A most important requirement in the area of cash handling is the ability of the security system to handle an auditing process. The software managing the system must ensure that a proper auditing process can be successfully implemented and followed through every step. This means the system must be capable of tracking the cash and the bag numbers from the moment it arrives to the moment it leaves, with the objective of proving beyond doubt that all money entering and leaving the bank premises has not been tampered with during its stay.
The ARGUS command and control solution integrates CCTV surveillance with other systems such as access control, process trigger points and counting machines. An effective system relies on sound procedures and command and control ensures that the adherence to procedures is established and monitored. The sooner an event is detected or alarmed, the better the chance of recovery of the cash and successful prosecution.
Software management is a critical component of cash handling for all banks and the ARGUS command and control platform provides this management as well as multiple integration of perimeter security, access and egress, internal surveillance and reaction and remote monitoring and surveillance of ATMs.
The threat of armed robberies in banking halls by gangs can be greatly reduced through effective access and egress control and continual CCTV monitoring of people within the hall. New video analytic technologies monitor people behaviour, detecting and alerting operators to anything unusual such as running, lying down, aggressive movements, crowd gathering/dispersing and entry into prohibited areas. Broken windows, forced doors, jammed lifts, initiation of panic alarms, fire or smoke can also be detected.
Bringing all security elements together in the ARGUS command and control environment allows complete integration of all of the data obtained as well as two-way communication with external agencies and services such as police, fire department and emergency services, offering immense benefits.

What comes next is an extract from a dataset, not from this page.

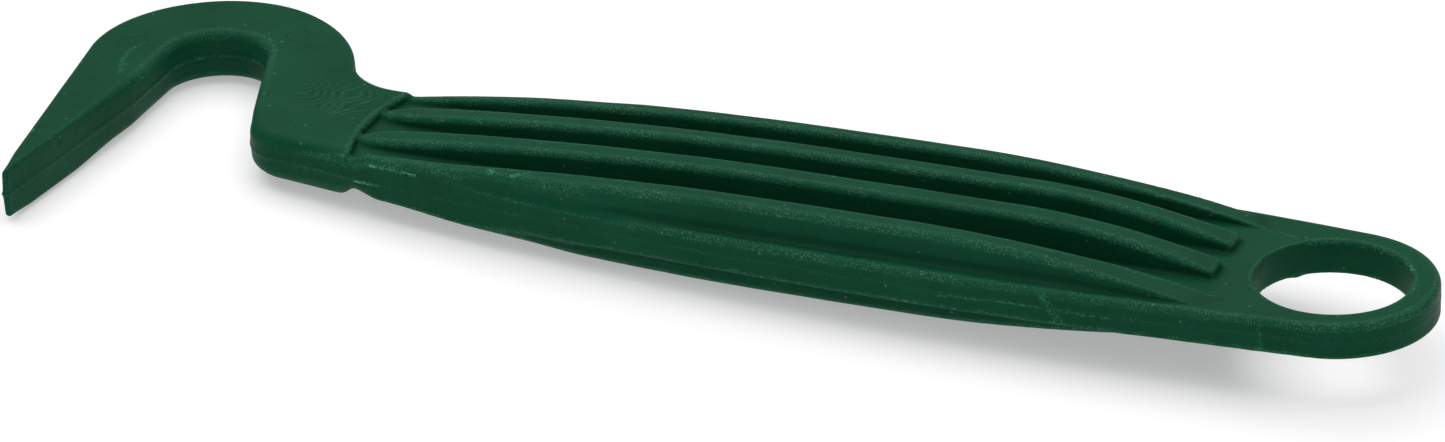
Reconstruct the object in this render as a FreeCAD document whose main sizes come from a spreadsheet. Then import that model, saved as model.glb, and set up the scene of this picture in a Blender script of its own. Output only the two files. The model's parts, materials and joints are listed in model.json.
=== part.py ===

The ARGUS command and control platform boosts the ability to pre-empt planned robbery because it collates images from cameras and sensors placed both inside and outside the bank, allowing preventative detection. This could include the identification of known criminals on entry to bank by using video analytic technologies such as automatic number plate recognition (ANPR) and facial recognition (FR).
ANPR technology is able to flag stolen cars by comparing number plates against stolen vehicle lists. Even if a false number plate is used it is highly unlikely the colour/make of the car will match. Detection of a car double parked outside the bank or driving slowly past the entrance for the third time immediately raises suspicions that can be confirmed with ANPR. There is no brighter red flag than a stolen vehicle with driver waiting in a car outside the main entrance. Similarly a car without number plates must also be considered suspect.
At the same time, law-abiding people in the banking hall probably do not want to see overwhelming or right-in-your-face security. The ARGUS command and control platform ensures subtle but effective security to detect, identify and wherever possible prevent the execution of any crime or emergency; and ultimately to identify and prosecute those committing or intending to commit the crime. Command and control also allows banks to share information of relevance to the banking industry.
Banks are regularly losing vast sums of cash to criminals who blow up the terminals, grab the cash and drive off. Remote CCTV surveillance at ATMs channelled into a central command and control system using ANPR, video analytics and facial recognition provides early warning as well as gathering and interpreting visual intelligence. The ARGUS command and control system allows data gathered from different ATM localities to be compared and analysed. For example, if the same car with the same number plate is recorded near ATMs at four or five ATM localities on the same day it will raise a red flag.
Similarly, facial recognition technology would flag the same face captured on screen at multiple ATM localities on the same day. CCTV data recorded at ATMs that have been bombed will also provide images of the perpetrators for analysis and follow-up by the authorities.
If any element of the command and control system goes off-line or ceases to function, operators are made aware of this by a software program within the system that monitors all of the elements. Any malfunctions are automatically reported so that they can be quickly brought back online or into operation, taking banking security to a new level.